# Exercise directions
Each line from the one that contains "for node in" to the end of the material must be quoted exactly; include both end lines and nothing else.

● ● ●

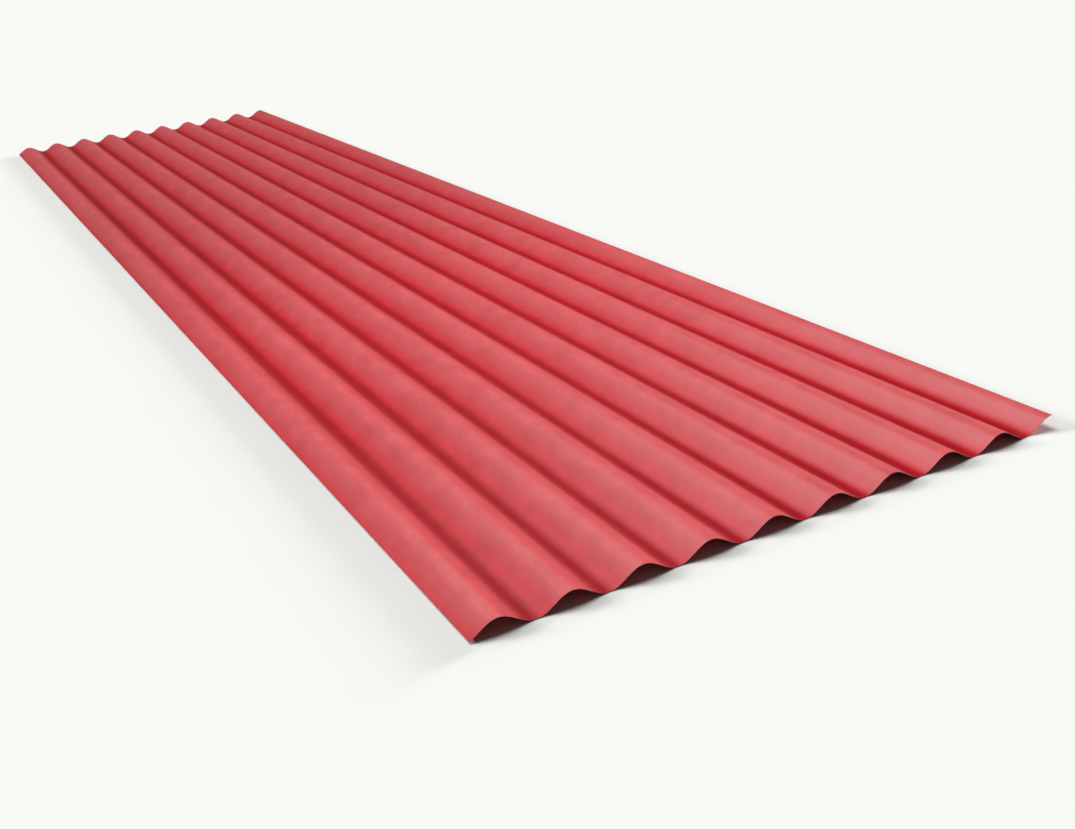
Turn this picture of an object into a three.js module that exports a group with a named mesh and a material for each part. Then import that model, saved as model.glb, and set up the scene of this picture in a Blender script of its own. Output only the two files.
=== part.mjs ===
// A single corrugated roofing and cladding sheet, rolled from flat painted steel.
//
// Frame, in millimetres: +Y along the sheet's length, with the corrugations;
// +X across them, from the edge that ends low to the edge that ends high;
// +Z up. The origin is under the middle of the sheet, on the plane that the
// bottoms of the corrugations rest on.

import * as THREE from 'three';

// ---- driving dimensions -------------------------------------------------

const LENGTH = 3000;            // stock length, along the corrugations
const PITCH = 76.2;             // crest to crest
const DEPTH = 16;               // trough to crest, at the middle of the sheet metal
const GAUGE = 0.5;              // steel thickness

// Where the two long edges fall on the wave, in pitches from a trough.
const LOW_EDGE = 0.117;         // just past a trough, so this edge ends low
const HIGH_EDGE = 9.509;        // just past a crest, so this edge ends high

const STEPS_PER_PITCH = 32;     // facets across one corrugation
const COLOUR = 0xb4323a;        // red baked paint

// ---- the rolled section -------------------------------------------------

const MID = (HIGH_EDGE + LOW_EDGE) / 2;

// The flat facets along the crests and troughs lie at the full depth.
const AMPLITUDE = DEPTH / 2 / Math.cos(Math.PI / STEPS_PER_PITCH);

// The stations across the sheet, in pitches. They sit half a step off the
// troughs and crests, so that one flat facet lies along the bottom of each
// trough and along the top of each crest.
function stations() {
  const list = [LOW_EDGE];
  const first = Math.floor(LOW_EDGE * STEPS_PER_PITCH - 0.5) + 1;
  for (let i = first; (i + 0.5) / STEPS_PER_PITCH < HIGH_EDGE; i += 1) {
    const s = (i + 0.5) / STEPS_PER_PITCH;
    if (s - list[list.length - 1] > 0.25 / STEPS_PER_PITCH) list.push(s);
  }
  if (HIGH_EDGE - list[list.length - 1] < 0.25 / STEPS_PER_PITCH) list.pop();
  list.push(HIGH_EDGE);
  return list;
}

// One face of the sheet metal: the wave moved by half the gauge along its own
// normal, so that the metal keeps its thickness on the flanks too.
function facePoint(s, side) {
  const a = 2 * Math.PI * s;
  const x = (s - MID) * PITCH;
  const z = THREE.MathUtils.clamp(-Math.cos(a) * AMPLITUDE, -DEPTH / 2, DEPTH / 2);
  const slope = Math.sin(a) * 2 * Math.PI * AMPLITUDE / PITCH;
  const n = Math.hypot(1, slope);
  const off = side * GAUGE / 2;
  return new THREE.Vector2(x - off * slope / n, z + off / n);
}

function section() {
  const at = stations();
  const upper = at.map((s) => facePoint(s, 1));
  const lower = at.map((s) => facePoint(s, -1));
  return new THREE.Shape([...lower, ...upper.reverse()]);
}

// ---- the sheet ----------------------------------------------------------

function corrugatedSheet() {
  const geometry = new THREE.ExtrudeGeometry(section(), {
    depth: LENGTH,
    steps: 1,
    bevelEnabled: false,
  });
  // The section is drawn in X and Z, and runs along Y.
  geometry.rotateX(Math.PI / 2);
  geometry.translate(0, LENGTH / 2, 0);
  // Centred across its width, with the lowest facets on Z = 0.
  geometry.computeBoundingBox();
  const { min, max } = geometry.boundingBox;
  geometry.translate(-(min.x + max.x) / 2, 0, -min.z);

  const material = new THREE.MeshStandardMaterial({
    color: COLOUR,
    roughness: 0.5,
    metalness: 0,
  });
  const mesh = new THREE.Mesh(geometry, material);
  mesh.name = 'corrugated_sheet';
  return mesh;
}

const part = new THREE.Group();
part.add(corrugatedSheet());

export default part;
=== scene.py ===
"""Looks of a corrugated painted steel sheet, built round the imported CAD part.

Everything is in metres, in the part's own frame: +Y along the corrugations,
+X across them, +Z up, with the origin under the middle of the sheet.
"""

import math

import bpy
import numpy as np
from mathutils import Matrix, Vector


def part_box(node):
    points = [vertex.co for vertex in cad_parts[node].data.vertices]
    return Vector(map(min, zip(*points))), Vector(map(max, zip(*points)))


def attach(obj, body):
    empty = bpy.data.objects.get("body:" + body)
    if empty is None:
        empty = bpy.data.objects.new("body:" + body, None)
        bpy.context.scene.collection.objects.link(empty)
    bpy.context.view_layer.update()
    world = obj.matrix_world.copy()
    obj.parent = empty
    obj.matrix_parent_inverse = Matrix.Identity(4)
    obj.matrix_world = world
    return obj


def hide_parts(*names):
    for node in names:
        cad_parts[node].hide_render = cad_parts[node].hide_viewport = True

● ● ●

# Correct output
    for node in names:
        cad_parts[node].hide_render = cad_parts[node].hide_viewport = True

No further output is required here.